Question

question 7 (multiple choice worth 1 points) (07.03 lc) a circle is represented by the equation below: ((x + 2)^2 + (y - 4)^2 = 225) which statement is true? the circle is centered at ((-2, 4)) and has a radius of 15. the circle is centered at ((2, -4)) and has a diameter of 15. the circle is centered at ((2, -4)) and has a radius of 15. the circle is centered at ((-2, 4)) and has a diameter of 15.

Explanation:

The standard form of the equation of a circle is \((x - h)^2 + (y - k)^2 = r^2\), where \((h, k)\) is the center of the circle and \(r\) is the radius.

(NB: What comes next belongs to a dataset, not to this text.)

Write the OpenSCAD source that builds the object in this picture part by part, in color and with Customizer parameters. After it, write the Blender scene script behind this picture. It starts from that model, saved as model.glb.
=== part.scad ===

Step 1: Identify the center of the circle

For the given equation \((x + 2)^2 + (y - 4)^2 = 225\), we can rewrite \(x + 2\) as \(x - (-2)\). So, comparing with the standard form \((x - h)^2 + (y - k)^2 = r^2\), we have \(h = -2\) and \(k = 4\). Thus, the center of the circle is \((-2, 4)\).

Step 2: Identify the radius of the circle

We know that \(r^2 = 225\). To find \(r\), we take the square root of both sides: \(r=\sqrt{225} = 15\). The diameter \(d\) of a circle is related to the radius \(r\) by the formula \(d = 2r\). So, \(d = 2\times15 = 30\), not 15.

Now let's analyze each option:

• Option 1: The circle is centered at \((-2, 4)\) (correct center) and has a radius of 15 (correct radius, since \(r = 15\)).
• Option 2: The center is given as \((2, -4)\), which is incorrect. The correct center is \((-2, 4)\).
• Option 3: The center is \((2, -4)\) (incorrect) and the diameter is 15 (incorrect, diameter should be 30).
• Option 4: The center is \((-2, 4)\) (correct) but the diameter is 15 (incorrect, diameter is 30).

Answer:

A. The circle is centered at \((-2, 4)\) and has a radius of 15.